What is the best thing about being Graeme Reynolds?
I’m a self employed IT contractor as my day job, so the work is always temporary. It means that if I end up working for some idiot, I don’t have to put up with it for long. I’m also really lucky to have a supportive partner, and we compliment each other’s shortcomings very well. It means that we can achieve almost anything that we put our minds to. I’m really lucky in that respect.
And what is the worst?
I’m often my own worst enemy. I’m pretty outspoken, especially if I think that someone is taking the piss, and if I get angry enough I have a tendency to burn bridges and say balls to the consequences. I’m getting better as I get older though. Also I have one of those deep Geordie voices that tends to carry, even when I’m trying to be quiet. My mates used to use it to home in on me in nightclubs. Can be quite embarrassing at times.
You live with delinquent chickens, aren’t all chickens delinquents by nature? These must be pretty tough avians?
You have no idea. The damn things work out strategies and incorporate team work against me to achieve their goals (usually to escape from the garden to dig up the neighbours flower beds, or to get into the house to eat the cat food). One of these days I’m going to go missing and all that people will find will be a load of fat chickens and a pile of very pecked bones.
So what’s the appeal of horror for you?
I’ve always loved horror. I remember staying up late at the weekends when I was a kid and watching the old Hammer movies, and the first movie that I watched when we got our first video recorder was American Werewolf in London. The great thing about horror is that it allows you so much freedom. You can take almost any story, any genre, and turn it into a horror story by adding an evil little twist to it. It’s all about getting an emotional response from the reader, for me. Horror stories are great for doing that. You can build a character up, get the readers to love them and then do horrible things to them. What’s not to love about that.
What are your three favourite films and authors of all time?
My favourite movie of all time has to be Fight Club. I love the way that, up to a certain point in the film, an awful lot of what Tyler is doing makes a twisted sort of sense. I love it when the line between the good guy and bad guy is just a point of view. I’ve tried to use that in High Moor. None of the bad guys are flat out evil. They just have a different agenda to the protagonist, with valid reasons for what they do.
After that is tough. If it’s a case of which have I watched over and over the most, it’s probably going to be National Lampoon’s Animal House and James Cameron’s Aliens. Truth be told, I’d struggle to say which are my all time favourites though, because I love so many different movies , in so many different genres.

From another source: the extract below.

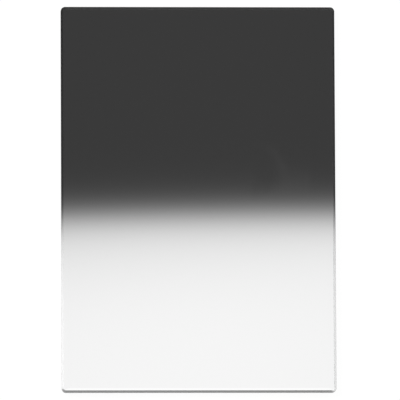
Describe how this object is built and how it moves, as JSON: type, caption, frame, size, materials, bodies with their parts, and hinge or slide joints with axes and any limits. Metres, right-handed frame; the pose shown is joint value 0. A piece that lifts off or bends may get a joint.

Novels are easier. Stephen King, when he’s on form is flat out the best horror novelist working today. Even if he does go on a bit at times. The Stand is still the best example of post apocalyptic horror ever.
I love Fantasy novels as well. Julian May’s Saga of the Exiles and her Galactic Milieu trilogy are probably some of the best books I have ever read.
In third place, I’d probably have to say Brian Keene. I didn’t get on with all of his books, but Dead Sea and Urban Gothic were both fantastic, and I like the loose continuity that he has going in his books.
Can you remember what first inspired you to be a reader?
I’ve always been an avid reader, from a very early age. As a kid, I would always have a book on the go, and some of them I re-read over and over. One of my secondary school teachers once told me that, rather than exploding when I was angry or upset, that I should write down what I was feeling to get rid of the raw emotions. That worked really well for me as a child, and through adulthood as well. Looking back, that was laying the ground work for me as a writer, because emotions can be very tricky to write properly.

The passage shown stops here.